The App Store environment is becoming increasingly competitive and hard to break into. According to Hungry Shark developer MD Ian Harper, some media companies are buying their way to the top using Cost Per Install programs.

“Any developer who hasn’t already had a hit on the app store faces that challenge, ‘can I get anybody to play it in the first place ‘,” said Harper. “I think if you can get people to see you’re in with a fighting chance, but the issue nowadays is lots of big social media games companies are coming into iPhone and buying huge numbers of CPI [cost-per-install] installs and advertising, essentially buying their way up the charts, which really kind of crowds out the space for other people quite a lot. That’s been getting progressively worse in the last year, to the point where now it’s very, very difficult to get an app seen at all.”
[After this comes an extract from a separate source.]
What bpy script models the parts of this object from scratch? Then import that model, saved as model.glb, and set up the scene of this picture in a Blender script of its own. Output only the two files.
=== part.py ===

Harper says that his company is happy to share its own in-app promotional technology, the Future Games Network, to help out smaller companies. “We’d done this anyway just to promote our own software, and then we were ‘oh, y’know, actually other people might be interested in using it.’ We’re independent developers, we like the idea of general moral helpfulness – we’ve done quite well on the App Store and we’d like to see other independent developers doing quite well too, so we’d like to help them. It’s really an alternative to going cap in hand to Chillingo or one of the other big publishers and doing some terrible deal with them where you end up with quite a restrictive contract, potentially having to give up your IP or something like that. So this is just to give people an alternative.”

Future Games of London does vet its partners to ensure quality, which has helped net 25 million downloads. “We don’t guarantee to publish anything that anybody sends us – we’re very much cherry-picking what we want to promote and that’s really because we don’t want to promote apps from within our own games that we don’t think are that good,” he added. “There’s not much too point in doing that.”